Lopez’s lawyer, Lindsay Horstman, told Horner that she thinks there is insufficient evidence to have Lopez stand trial for murder, but she didn’t explain why. She didn’t challenge the assault charge.
In cross-examining Oakland police Officer Jason Andersen, who was the lead investigator in the case, Horstman noted that during Lopez’s interrogation she said nearly 60 times that Kamilah’s death had been an accident.
Horstman also said that Lopez was under a lot of stress at the time because she had just turned 19 but had two children and was three months pregnant with a third child.
In her videotaped interview with Andersen and Sgt. Gus Galindo, which was played in court, Lopez said she briefly covered Kamilah’s mouth because “I was frustrated” since Kamilah was loudly screaming for her father, Joseph Russell Jr., who wasn’t at home at the time.
Sobbing, Lopez said, “All I wanted to do was to get her to stop. She wasn’t supposed to die.”

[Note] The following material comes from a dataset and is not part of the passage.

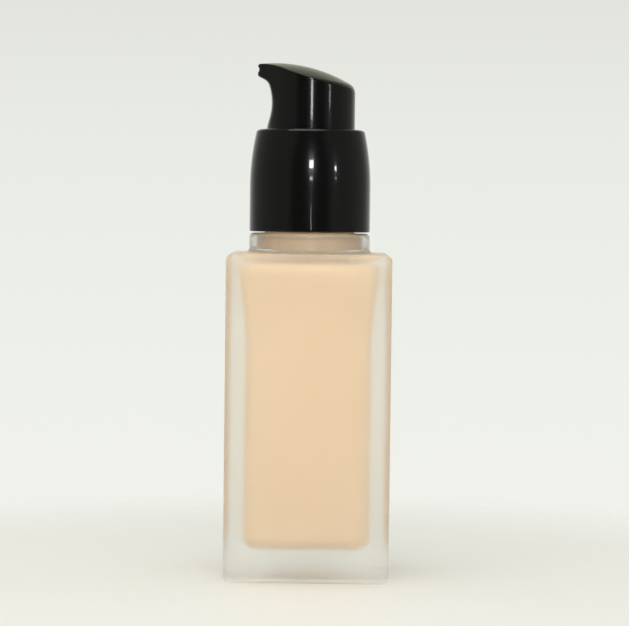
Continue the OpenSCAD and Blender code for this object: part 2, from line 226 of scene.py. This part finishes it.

Lopez said, “I didn’t mean to kill her! I love my baby girl!”
Lopez initially told police in her interview that she had been playing hide-and-seek with Kamilah and didn’t realize until it was too late that her daughter was underneath her and she crushed her when she sat on the couch at the apartment.
But Andersen and Galindo told Lopez that her story didn’t make sense because she weighed nearly 250 pounds and Kamilah only weighed 37 pounds and Kamilah would have screamed in agony if Lopez had sat on her.
When Horstman asked Andersen Wednesday if he and Galindo were overly-aggressive in questioning Lopez and tried to force her into making a confession, Andersen said he thinks that her initial story was a lie and he merely “tried to get her to tell the truth.”
He said that eventually, “I got a story that fit the evidence.”